Ainsi, si l’employeur peut reporter la date de départ en congé sabbatique donnée par le salarié, il ne peut le faire que pour des raisons limitativement énumérés par le code du travail et qui sont liées à la proportion d’absence pour congé sabbatique ou pour création d’entreprise (articles L.3142-29, D.3142-20 et D.3142-21 du code du travail).

Ces raisons doivent-elles être portées à la connaissance du salarié ?  Non, répond la Cour de cassation dans un arrêt du 29 septembre dernier.

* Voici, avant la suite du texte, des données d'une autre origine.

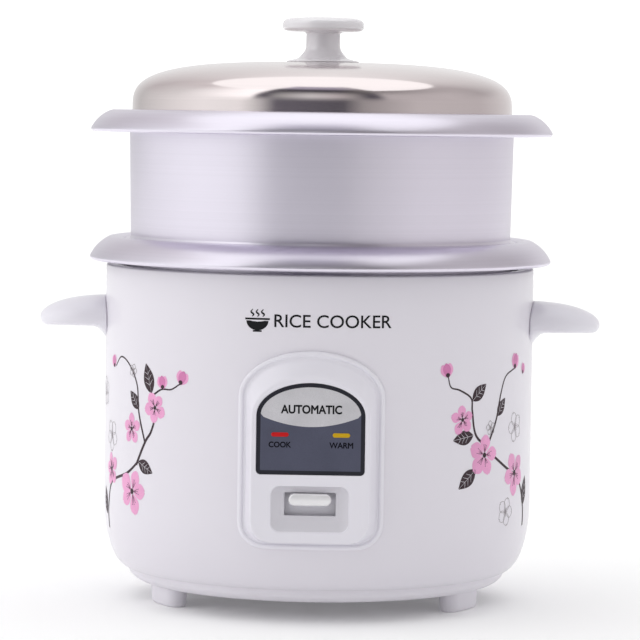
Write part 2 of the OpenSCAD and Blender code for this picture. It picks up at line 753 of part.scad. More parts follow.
// The second pan narrows below a bead that stands on the pot's seat.
module second_pan() color("silver") rotate_extrude() polygon(concat(
  [[0, pan_floor], [0, pan_floor + vessel_t]],
  vessel_corner(pan_low_r - vessel_t, pan_floor + vessel_t, 9),
  [[pan_low_r - vessel_t, pan_bead_z + pan_bead_h], [113.8, pan_crest - seat_drop - 1]],
  rim_top(pan_crest, pan_rim_h),
  rim_under(pan_crest, pan_rim_h),
  [[115, pan_crest - seat_drop - vessel_t], [113.7, pan_bead_z + pan_bead_h + 1]],
  [[114.6, pan_bead_z + pan_bead_h]],
  arc(117.6 - pan_bead_h / 2, pan_bead_z + pan_bead_h / 2, pan_bead_h / 2, 90, -90, 6),
  [[pan_low_r, pan_bead_z]],
  [for (i = [6:-1:0]) vessel_corner(pan_low_r, pan_floor, 10.2)[i]]
));

module lid() color("silver") difference() {
  rotate_extrude() polygon(concat(
    dome(lid_r, lid_h, pan_crest),
    [[lid_r, lid_foot + 1.4]],
    arc(117, lid_foot + 0.9, 0.9, 60, -90, 5),
    [[lid_r - lid_t, lid_foot]],
    [for (i = [20:-1:0]) dome(lid_r - lid_t, lid_h - lid_t, pan_crest)[i]]
  ));
  translate([0, 0, lid_top - 5]) cylinder(r = 2.2, h = 10);
}

module lid_knob() color("whitesmoke") difference() {
  rotate_extrude() polygon(concat(
    [[0, lid_top], [21.6, lid_top], [21.8, lid_top + 0.6]],
    arc(20.6, lid_top + 11, 10.5, 255, 180, 8),
    [[10.3, lid_top + 16.5]],
    [[14, lid_top + 18.3]],
    arc(knob_r - 4, lid_top + 22.6, 4, -70, 75, 8),
    [[10, lid_top + knob_h - 0.1], [0, lid_top + knob_h]]
  ));
  translate([0, 0, lid_top - eps]) cylinder(r = 2, h = 15);
}

module knob_washer() color("silver") difference() {
  translate([0, 0, washer_z]) cylinder(r = 7, h = 1);
  translate([0, 0, lid_top - 5]) cylinder(r = 2.2, h = 10);
}

module knob_screw() color("silver") translate([0, 0, washer_z]) screw_up(1.95, 13, 3.8, 2.4);

outer_shell();
inner_liner();
base_cover();
feet();
base_screws();
foot_screws();
left_handle();
right_handle();
handle_screws();
control_panel();
fascia_plate();
cook_lamp_lens();
warm_lamp_lens();
neon_lamps();
panel_screws();
power_inlet();
inlet_pins();
inlet_screws();
terminal_block();
wiring();
heating_plate();
heating_element();
terminal_bushes();
heater_spacers();
heater_screws();
thermal_fuse();
warm_thermostat();
sensor_base();
sensor_screws();
sensor_cap();
ferrite();
sensor_spring();
magnet();
magnet_rod();
magnet_spring();
lever_bracket();
bracket_screws();
lever_pivot_pin();
lever_arm();
lever_knob();
microswitch();
switch_screws();
switch_leaf();
inner_pot();
second_pan();
lid();
lid_knob();
knob_screw();
knob_washer();
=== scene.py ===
"""Looks of a drum rice cooker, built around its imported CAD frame. Sizes below are millimetres unless said."""

import math
import random

import bmesh
import bpy
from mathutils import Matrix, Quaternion, Vector
from mathutils.geometry import delaunay_2d_cdt


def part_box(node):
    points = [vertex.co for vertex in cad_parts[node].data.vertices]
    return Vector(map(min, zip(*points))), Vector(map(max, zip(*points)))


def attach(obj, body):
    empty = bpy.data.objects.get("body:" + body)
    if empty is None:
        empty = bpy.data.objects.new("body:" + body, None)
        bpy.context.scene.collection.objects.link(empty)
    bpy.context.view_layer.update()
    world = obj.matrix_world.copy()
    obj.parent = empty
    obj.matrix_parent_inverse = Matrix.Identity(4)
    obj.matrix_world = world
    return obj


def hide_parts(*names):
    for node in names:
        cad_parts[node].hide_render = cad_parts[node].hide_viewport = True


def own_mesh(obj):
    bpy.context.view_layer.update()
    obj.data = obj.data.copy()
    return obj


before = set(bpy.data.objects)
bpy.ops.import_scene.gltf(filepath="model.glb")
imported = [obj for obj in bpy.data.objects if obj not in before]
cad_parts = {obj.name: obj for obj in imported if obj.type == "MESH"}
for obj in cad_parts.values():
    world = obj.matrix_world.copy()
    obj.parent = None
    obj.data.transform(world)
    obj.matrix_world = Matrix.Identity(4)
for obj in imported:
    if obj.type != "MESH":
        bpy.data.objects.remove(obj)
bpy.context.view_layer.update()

MM = 0.001
TAU = 2 * math.pi
rng = random.Random(7)


# ---------------------------------------------------------------- places, from the frame

def low(node):
    """Lowest corner of a CAD node, in mm."""
    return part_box(node)[0] / MM


def high(node):
    """Highest corner of a CAD node, in mm."""
    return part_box(node)[1] / MM


DRUM_R = high("outer_shell").x
DRUM_TOP = high("outer_shell").z
SEAM_Z = low("outer_shell").z
SEAM_R = high("base_cover").x
CORNER_H = 40.0
SHEET = 0.8
PANEL_FACE = -low("control_panel").y
PANEL_Z0 = low("control_panel").z
PANEL_Z1 = high("control_panel").z
PANEL_W = 2 * high("control_panel").x
RIM_R = high("inner_pot").x
POT_CREST = high("inner_pot").z
PAN_CREST = high("second_pan").z
POT_RIM_Z = 202.5
PAN_RIM_Z = 278.7
LID_TOP = high("lid").z
KNOB_TOP = high("lid_knob").z


def linked(name, data):
    """A new object in the scene."""
    obj = bpy.data.objects.new(name, data)
    bpy.context.scene.collection.objects.link(obj)
    return obj


# ---------------------------------------------------------------- materials

def new_material(name):
    """A node material, with its node tree, its Principled shader and an object-space coordinate."""
    material = bpy.data.materials.new(name)
    material.use_nodes = True
    tree = material.node_tree
    shader = tree.nodes["Principled BSDF"]
    place = tree.nodes.new("ShaderNodeTexCoord")
    return material, tree, shader, place.outputs["Object"]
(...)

Un départ en congé sabbatique reporté d’un mois et demi sans autre forme d'explication

Une salariée employée en qualité de comptable fait, le 24 juin 2016, une demande de congé sabbatique pour la période allant du 26 septembre 2016 au 25 août 2017. Son employeur lui indique, dans un premier courrier reçu par la salariée le 27 juillet 2016, que ce congé ne pourra commencer qu’à compter du 15 novembre 2016, puis dans un second courrier en date du 23 septembre 2016, que ce report est justifié par la clôture de l’exercice comptable.

Absente sans motif de son poste de travail depuis le 26 septembre, date qui correspond à la date initiale de départ souhaitée par la salariée, elle est licenciée pour abandon de poste le 10 novembre 2016.

Estimant que son licenciement est sans cause réelle et sérieuse, la salariée saisit le conseil de prud’hommes. Elle soutient que le report de son congé sabbatique est irrégulier car non motivé, l’employeur ne lui ayant donné aucune explication dans le courrier l’informant du report.  Elle estime, dès lors, que la décision de l’employeur ne lui est pas opposable et que son absence est justifiée par son départ en congé sabbatique.

Un motif de report, ultérieurement notifié, distinct de ceux prévus par le législateur

Les juges d’appel lui donnent gain de cause. Ils jugent que le report du congé sabbatique est irrégulier au motif que l’employeur justifie sa décision de report par un motif distinct de ceux mentionnée à l’article L.3142-96 du code du travail (devenu l’article L.3142-29, voir ci-dessus).

En effet, ils retiennent que l’employeur avait indiqué à la salariée, ultérieurement au courrier l’informant de ce report, qu’il ne pouvait satisfaire à sa demande à cette période de l’année compte tenu de la clôture de l’exercice comptable. Or selon eux, ce motif n’est pas valable car il ne correspond aux hypothèses de report limitativement énumérées par le législateur (voir ci-dessus).

A tort, selon l’employeur qui soutient qu’il peut, sans motiver sa décision et pour quelque raison que ce soit, différer le départ en congé sabbatique du salarié dans la limite de 6 mois et que cette faculté est distincte de celle prévue par l’article L.3142-96 du code du travail, dans sa rédaction applicable en la cause, qui prévoit une possibilité de l’employeur de différer le départ du salarié en congé sabbatique sans limitation de durée, mais pour des motifs limitativement énumérés.

Reporter sans motiver, c'est possible 

La Cour de cassation donne gain de cause à l’employeur. Selon elle, il résulte des textes que l’employeur a la faculté de différer le congé sabbatique, dans la limite de six ou neuf mois, selon l’importance de l’effectif de l’entreprise, sans être tenu d’énoncer un motif, ni de se référer à certains pourcentages de salariés simultanément absents ou de jours d’absence.

En l’espèce, en informant la salariée que son congé ne pourrait débuter que le 15 novembre 2016 au lieu du 26 septembre 2016, l’employeur n’a pas méconnu les règles applicables car il lui impose un report de moins de six mois comme l’y autorise les textes.

Ne pas être tenu de motiver ne veut pas dire être autorisé à s’affranchir des motifs de report

En d’autres termes, il suffit à l’employeur d’indiquer au salarié que son congé sabbatique est reporté, sans aucune explication, et de lui fournir la date de ce report. Toutefois, cela ne signifie pas que l’employeur est autorisé à s’affranchir des motifs de reports admis par le code du travail. Ce n’est qu’en cas de contentieux, qu’il devra justifier de la légitimité de sa décision et s’il s’avère que le pourcentage de salariés simultanément absents (ou que le nombre de jours d’absence) est en deçà des seuils fixés par la loi ou l’accord collectif, le report du congé pourra alors être jugé irrégulier.